Indore (Madhya Pradesh): Indore’s much-publicized image as India’s cleanest city has been severely dented as a contaminated drinking water crisis in Bhagirathpura spirals into a full-blown public health emergency.

While local residents claim at least 10 deaths due to diarrhoea and vomiting, the administration and health department continue to release conflicting and lower figures, triggering public anger, fear, and political confrontation.

A massive door-to-door health survey has so far identified 2,756 symptomatic patients, with 150+ people admitted to hospitals. The crisis has exposed glaring lapses in civic infrastructure, delayed response, and a disturbing gap between ground reality and official data.

Death Toll: Residents’ vs official figures The biggest flashpoint remains the number of deaths. Residents’ claim: 10 deaths

Collector Shivam Verma: 4 deaths, 149 hospitalised

Mayor Pushyamitra Bhargav: 7 deaths, 116 sick

Minister Kailash Vijayvargiya (earlier): 3 deaths

Deaths reported on Wednesday

Avyaan Sahu (5 months)

Gomti Rawat (50)

Tarabai Kori (70)

Santosh Bigoliya

Jeevan Lal Barede

Deaths reported earlier:

Nandlal Pal (75)

Urmila Yadav (60)

Uma Kori (31)

Manjula, wife of Digambar (74)

Seema Prajapat (50)

Deaths began 10 days earlier

Cremation ground records have revealed a disturbing truth, the first death occurred on December 21, not a few days ago as officially suggested.Sumitra Devi (50), a resident of Motihari, Bihar, who had come to visit her son in Indore, was cremated on December 21. Family members confirmed she suffered stomach pain, vomiting and diarrhoea for 10–12 days before death.

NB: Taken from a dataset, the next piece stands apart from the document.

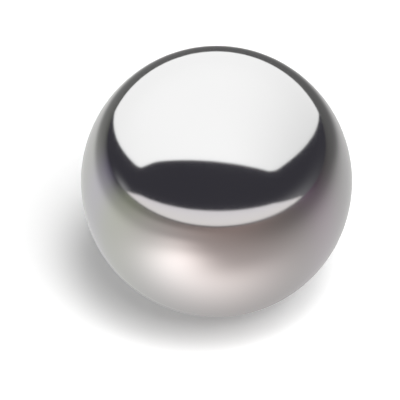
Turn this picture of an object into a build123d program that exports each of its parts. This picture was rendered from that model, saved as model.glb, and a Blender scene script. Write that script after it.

Cremation records also show Santosh Bigoliya (75) died on December 24, with the cause listed as “old age” despite diarrhoea symptoms. Notably, six deaths have been officially recorded as “old age”, raising serious suspicion that water-related deaths were underreported even before the crisis came to light.

How the crisis started

Residents complained of foul-smelling water nearly 15 days ago. Despite complaints, contaminated water continued to flow. A leak was found in the main Narmada pipeline beneath toilets near a police outpost. Sewage seeped into the drinking water line, triggering mass infection. Large drainage pits filled with dirty water, mosquito breeding, and stench further aggravated health risks in Bhagirathpura and nearby Bhavna Nagar.

Patients Admitted (Hospital-wise)

Hospital Patients

Verma Hospital- 30

ESIC Hospital- 11

MY Hospital- 5

Triveni Hospital- 7

Sri Aurobindo Hospital- 6 (3 in ICU)

Health Department Data

2,703 houses surveyed

40,000 people examined

2,756 symptomatic

150+ admitted to hospitals

50+ discharged after recovery

1,000+ health staff deployed

1,000+ ASHA workers on ground

14 doctors, 24 MPWs

4 ambulances operating round-the-clock

ASHA workers are distributing ORS, zinc and chlorine tablets and making public announcements urging residents to drink only boiled water.

Medicines and water for a year sold in 4 days

The civic authorities have deployed 50 water tankers to supply water to the area; however, the residents are refusing tanker water, arranging private RO supplies, citing loss of trust in civic authorities.

A local pharmacist revealed that medicines for diarrhoea, vomiting and fever usually sold over an entire year were exhausted within just four days, underscoring the scale of the outbreak. Similarly, grocery shopkeepers said that their stocks of water bottles are getting sold fast and they have to restock daily.

Helpline Number for water tanker: 7440440511

CM ON GROUND | Compensation & Assurances

Chief Minister Dr. Mohan Yadav, who reached Indore and visited patients at Verma Nursing Home, announced: Rs 2 lakh ex-gratia for families of each deceased Free treatment in all government and private hospitals Refunds for patients who paid for treatment

ACTION TAKEN AGAINST OFFICIALS

Zonal Officer Shaligram Shitole – Suspended

Assistant Engineer (PHE) Yogesh Joshi – Suspended

Deputy Engineer (PHE) Shubham Srivastava – Terminated

Inquiry committee formed

Chairperson: IAS Navjivan Panwar

Members: SE Pradeep Nigam, Dr. Shailesh Rai (MY Medical College)

HIGH COURT INTERVENTION

In a major development, the Indore High Court ordered Free treatment for all affected patients A detailed status report by January 2

The order followed a PIL filed by the Indore High Court Bar Association, demanding clean and safe drinking water for residents.